The surface modification due to the formation of nanostructures can be evaluated through some simple geometrical considerations. We estimated the surface enhancement due to LIPSS fabrication using the geometrical model detailed in the Appendix. From the set of Eqs. (6* and 7*), the maximum theoretical enhancement coefficient (Σ) cannot exceed 57% in the case of regular 1D LIPSS and 78% in the case of 2D LIPSS (nanodots, nanobumps, etc.). This maximum is only achieved in the case of contiguous LIPSS, i.e., the situation for 2rΛ, where r is here the specific radius of the nanostructure (assumed uniform), and Λ the spatial period. However, the major cases of LIPSS configurations correspond to the case 2r/Λ < 1, and as reported in Table 1, the estimation of the enhancement coefficient Σ returns values in the range of 10–40%, which is far from the theoretical values.

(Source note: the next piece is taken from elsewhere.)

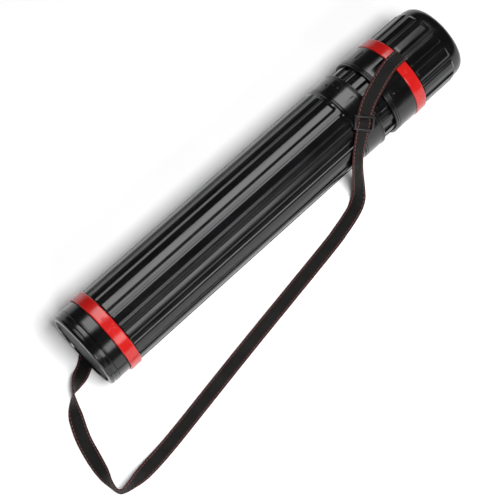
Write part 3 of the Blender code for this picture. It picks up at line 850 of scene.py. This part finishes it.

Considering the LIPSS sizes obtained in Fig. 12 (better resolution of the cross section and tilted SEM image), we performed the same estimation of the Σcoefficient in the case of GDC and compared this value to literature values, summarized in Table 1. On the other hand, thanks to the AFM mathematical toolbox, it was possible to estimate directly the GDC surface morphology changes before and after the beam irradiation in the conditions F = 85 mJ/cm2 and V = 0.4 mm/s. In this case, the difference between the irradiated film surface and the ‘as deposited’ one was estimated to be close to 40% (42% in the case of a 5 × 5 µm2 AFM scanned zone, and 39% for the case 2 × 2 µm2). Both values are relatively high compared to the literature cases, and in good agreement with the calculated Σcoefficient, namely, for the case of the nanosquared LIPSS (superposition of parallel and perpendicular LIPSS).

Table 1 Surface enhancement coefficient (Σ) versus LIPSS size and periods
Fig. 12
figure 12

SEM and 3D AFM images of the cross section of ‘nanosquared’ GDC/YSZ film for F = 85 mJ/cm2, V = 0.4 mm/s

3.4 Conclusions

We demonstrated the feasibility of nanostructuring with quasi-periodic LIPSS GDC sputtered films deposited onto a screen-printed YSZ substrate using a UV picosecond laser beam with a low repetition rate. Static and scanning irradiation modes were investigated according to the fluence and number of pulses. In the static mode, two unexpected LSFL orientations were formed within the same irradiated area for F varying from 85 up to 125 mJ/cm2 but only for a low number of accumulated pulses (N < 20). The formation of parallel LSFL is supported by the thermochemical oxidation origin and the transition to the MIEC state that occurs in the center of the irradiated zone for higher accumulated energy doses. With higher numbers of pulses, the GDC film is progressively ablated, resulting in the step-by-step removal of the film followed by the square-like patterning of the YSZ substrate. In the dynamic mode and for equivalent conditions F = 85 mJ/cm2 and Neff = 25, LSLF were formed on a large area (4X4 mm2) with a perpendicular orientation, whereas a more complex patterning was achieved at F = 125 mJ/cm2, and Neff = 10 attributed to the overlap and the superposition of parallel and perpendicular LSFL. The scanning limits leading to the progressive ablation of the GDC film were also investigated until the full removal of the film and the starting point of YSZ substrate patterning. Lastly, the enhancement of the exchange surface area estimated by a simple geometrical model and direct AFM measurements for the condition F = 85 mJ/cm2 and V = 0.4 mm/s is estimated to be close to 33% for LSFL// and to 40% for the nanosquared LIPSS.